__PROBLEM TO WORK ON__.
Search the data for the string "return" and extract every line where it appears.

__PROVIDED DATA__.

** Start **

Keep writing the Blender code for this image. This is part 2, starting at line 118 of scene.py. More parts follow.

** End **
** Start **

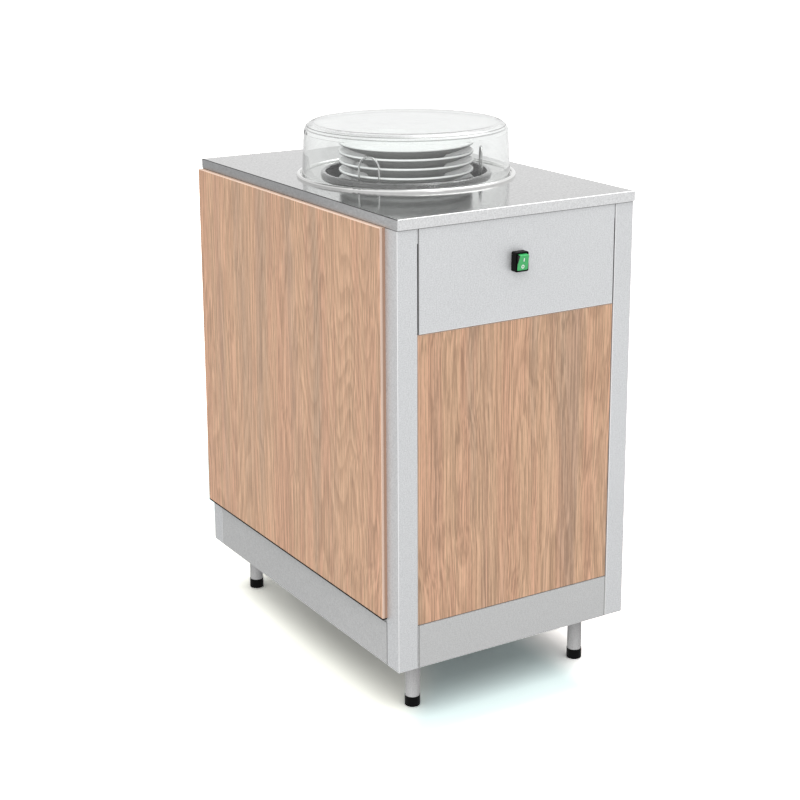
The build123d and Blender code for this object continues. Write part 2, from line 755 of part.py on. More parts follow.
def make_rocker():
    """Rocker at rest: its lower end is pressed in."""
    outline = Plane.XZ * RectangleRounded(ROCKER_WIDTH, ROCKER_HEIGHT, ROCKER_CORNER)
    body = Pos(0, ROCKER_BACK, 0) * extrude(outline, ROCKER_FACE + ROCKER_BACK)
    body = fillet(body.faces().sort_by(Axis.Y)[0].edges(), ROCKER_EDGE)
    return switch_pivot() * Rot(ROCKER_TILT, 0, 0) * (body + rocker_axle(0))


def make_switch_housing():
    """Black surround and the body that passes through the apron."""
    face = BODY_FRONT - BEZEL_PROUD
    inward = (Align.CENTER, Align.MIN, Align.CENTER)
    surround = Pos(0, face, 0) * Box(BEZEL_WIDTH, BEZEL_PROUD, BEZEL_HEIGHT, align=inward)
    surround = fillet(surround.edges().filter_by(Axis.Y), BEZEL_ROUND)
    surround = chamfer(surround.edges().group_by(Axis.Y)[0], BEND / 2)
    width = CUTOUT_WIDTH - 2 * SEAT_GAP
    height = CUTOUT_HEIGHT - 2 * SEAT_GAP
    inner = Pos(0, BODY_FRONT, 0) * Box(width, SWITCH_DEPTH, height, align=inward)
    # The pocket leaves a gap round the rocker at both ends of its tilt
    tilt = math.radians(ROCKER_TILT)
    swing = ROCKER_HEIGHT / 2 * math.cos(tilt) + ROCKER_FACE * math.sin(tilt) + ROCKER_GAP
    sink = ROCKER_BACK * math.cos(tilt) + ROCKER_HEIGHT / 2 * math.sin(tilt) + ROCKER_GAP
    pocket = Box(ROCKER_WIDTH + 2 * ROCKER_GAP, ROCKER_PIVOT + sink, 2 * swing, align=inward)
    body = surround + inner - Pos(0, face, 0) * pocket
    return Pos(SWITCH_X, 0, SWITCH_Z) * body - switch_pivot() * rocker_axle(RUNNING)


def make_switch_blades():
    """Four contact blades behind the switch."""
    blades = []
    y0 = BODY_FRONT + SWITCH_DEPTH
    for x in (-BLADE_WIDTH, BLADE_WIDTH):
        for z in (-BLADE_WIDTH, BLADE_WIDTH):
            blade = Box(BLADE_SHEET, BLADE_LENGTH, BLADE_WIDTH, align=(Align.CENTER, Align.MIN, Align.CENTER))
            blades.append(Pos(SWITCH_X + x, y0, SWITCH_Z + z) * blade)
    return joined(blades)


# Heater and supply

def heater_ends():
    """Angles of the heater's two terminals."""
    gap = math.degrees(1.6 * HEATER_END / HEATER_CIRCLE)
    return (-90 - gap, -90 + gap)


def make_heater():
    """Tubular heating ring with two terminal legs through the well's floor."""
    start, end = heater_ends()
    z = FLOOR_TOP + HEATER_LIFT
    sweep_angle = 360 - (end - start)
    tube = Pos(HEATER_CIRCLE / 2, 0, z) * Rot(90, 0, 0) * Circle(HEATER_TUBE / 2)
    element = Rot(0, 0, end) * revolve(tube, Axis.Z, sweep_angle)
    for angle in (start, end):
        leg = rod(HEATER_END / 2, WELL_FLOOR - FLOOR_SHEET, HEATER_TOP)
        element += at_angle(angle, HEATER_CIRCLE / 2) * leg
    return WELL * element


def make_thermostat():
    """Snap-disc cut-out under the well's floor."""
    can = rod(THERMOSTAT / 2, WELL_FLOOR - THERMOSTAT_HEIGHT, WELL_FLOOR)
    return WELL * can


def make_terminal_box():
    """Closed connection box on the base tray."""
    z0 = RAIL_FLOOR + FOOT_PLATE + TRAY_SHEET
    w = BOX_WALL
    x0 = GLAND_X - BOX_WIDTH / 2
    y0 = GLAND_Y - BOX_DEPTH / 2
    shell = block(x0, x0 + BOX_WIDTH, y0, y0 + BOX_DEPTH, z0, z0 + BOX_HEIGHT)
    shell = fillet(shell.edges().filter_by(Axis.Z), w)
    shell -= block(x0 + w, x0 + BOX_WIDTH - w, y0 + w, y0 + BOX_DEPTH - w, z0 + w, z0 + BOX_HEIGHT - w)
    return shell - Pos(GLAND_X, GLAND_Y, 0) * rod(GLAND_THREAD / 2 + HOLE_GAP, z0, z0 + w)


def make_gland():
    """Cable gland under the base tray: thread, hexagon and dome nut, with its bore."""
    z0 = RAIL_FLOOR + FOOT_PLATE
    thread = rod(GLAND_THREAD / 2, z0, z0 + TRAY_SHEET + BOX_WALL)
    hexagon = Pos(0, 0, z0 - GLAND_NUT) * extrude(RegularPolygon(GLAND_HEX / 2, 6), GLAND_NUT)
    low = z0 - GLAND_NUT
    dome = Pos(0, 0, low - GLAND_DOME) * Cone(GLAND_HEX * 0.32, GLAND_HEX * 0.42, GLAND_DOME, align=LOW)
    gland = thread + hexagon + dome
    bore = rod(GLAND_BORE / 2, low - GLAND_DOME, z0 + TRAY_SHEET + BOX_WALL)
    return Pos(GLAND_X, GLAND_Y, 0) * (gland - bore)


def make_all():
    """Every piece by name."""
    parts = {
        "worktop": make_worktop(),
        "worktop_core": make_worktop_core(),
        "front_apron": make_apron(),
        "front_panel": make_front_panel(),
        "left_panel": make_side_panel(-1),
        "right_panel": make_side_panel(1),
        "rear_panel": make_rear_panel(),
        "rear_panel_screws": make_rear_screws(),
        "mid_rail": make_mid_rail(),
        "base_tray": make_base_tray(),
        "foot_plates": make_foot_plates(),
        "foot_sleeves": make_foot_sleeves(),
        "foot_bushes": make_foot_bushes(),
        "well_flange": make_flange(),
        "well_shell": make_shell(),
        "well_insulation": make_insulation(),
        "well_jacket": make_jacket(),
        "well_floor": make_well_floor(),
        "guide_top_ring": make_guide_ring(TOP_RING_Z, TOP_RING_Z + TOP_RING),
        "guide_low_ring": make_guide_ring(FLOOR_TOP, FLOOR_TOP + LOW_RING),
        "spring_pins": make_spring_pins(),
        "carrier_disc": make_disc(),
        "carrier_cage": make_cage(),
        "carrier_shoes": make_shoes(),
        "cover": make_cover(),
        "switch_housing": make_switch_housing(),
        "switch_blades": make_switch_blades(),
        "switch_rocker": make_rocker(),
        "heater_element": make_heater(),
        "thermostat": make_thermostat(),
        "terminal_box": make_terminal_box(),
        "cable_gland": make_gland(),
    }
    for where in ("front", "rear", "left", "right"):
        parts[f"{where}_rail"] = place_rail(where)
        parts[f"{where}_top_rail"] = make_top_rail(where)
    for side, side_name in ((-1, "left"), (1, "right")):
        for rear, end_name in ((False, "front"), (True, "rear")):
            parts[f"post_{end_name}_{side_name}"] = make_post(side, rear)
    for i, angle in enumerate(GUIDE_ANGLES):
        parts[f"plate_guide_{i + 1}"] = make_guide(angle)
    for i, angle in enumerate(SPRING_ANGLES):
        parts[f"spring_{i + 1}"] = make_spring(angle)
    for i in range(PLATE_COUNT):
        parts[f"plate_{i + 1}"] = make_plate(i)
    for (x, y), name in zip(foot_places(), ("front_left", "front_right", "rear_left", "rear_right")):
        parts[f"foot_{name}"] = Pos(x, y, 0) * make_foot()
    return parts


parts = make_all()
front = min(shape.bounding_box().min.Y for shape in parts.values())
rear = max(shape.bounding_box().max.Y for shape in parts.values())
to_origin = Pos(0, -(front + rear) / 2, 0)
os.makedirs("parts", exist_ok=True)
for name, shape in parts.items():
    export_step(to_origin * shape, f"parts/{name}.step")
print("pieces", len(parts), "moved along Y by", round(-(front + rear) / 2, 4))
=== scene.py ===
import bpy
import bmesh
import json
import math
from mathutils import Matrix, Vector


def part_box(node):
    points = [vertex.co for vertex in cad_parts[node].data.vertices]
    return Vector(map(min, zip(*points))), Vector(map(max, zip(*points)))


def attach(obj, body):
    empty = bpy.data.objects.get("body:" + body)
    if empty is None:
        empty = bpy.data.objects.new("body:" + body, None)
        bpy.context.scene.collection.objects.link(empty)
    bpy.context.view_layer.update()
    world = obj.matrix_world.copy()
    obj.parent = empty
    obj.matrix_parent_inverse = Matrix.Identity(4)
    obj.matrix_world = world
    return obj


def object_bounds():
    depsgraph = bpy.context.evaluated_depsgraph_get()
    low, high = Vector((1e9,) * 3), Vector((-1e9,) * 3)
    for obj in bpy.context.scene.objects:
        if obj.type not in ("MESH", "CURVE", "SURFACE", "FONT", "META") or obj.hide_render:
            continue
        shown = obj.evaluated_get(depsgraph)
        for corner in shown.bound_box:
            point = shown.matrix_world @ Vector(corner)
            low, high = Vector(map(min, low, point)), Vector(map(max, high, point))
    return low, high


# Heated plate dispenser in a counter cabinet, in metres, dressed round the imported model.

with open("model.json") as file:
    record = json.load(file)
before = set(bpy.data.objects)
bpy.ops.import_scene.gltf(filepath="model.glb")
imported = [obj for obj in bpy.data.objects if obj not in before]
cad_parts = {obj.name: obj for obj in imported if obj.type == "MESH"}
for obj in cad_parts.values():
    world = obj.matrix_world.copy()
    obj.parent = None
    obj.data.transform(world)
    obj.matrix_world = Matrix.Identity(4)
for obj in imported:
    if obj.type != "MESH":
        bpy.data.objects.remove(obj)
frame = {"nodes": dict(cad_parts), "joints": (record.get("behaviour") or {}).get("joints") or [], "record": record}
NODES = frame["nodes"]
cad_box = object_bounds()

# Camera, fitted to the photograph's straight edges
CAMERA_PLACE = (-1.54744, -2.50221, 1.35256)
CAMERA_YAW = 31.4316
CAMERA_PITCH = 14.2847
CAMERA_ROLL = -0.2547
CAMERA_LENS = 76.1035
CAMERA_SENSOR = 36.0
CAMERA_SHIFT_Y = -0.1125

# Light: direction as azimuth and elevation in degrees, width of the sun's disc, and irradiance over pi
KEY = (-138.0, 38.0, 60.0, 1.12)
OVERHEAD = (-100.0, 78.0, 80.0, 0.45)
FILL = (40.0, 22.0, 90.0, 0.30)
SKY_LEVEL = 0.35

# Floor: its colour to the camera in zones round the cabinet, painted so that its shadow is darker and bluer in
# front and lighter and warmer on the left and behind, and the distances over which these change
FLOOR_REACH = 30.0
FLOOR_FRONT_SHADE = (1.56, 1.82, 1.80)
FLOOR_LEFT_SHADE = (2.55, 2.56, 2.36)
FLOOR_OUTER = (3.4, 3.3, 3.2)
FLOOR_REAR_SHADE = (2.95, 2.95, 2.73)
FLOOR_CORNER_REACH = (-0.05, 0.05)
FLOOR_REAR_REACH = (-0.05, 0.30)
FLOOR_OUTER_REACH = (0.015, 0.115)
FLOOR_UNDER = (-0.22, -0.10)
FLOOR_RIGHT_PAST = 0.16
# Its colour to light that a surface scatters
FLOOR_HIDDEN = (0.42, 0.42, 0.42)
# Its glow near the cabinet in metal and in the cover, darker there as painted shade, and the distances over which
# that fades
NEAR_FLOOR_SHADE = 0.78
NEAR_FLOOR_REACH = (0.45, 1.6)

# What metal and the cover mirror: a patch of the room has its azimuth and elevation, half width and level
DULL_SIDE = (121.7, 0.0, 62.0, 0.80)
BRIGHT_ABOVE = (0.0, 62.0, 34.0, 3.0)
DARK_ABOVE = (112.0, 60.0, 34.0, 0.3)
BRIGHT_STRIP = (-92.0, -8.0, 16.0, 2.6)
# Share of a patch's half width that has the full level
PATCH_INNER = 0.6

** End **

__ANSWER FOR THE TASK__.
    return switch_pivot() * Rot(ROCKER_TILT, 0, 0) * (body + rocker_axle(0))
    return Pos(SWITCH_X, 0, SWITCH_Z) * body - switch_pivot() * rocker_axle(RUNNING)
    return joined(blades)
    return (-90 - gap, -90 + gap)
    return WELL * element
    return WELL * can
    return shell - Pos(GLAND_X, GLAND_Y, 0) * rod(GLAND_THREAD / 2 + HOLE_GAP, z0, z0 + w)
    return Pos(GLAND_X, GLAND_Y, 0) * (gland - bore)
    return parts
    return Vector(map(min, zip(*points))), Vector(map(max, zip(*points)))
    return obj
    return low, high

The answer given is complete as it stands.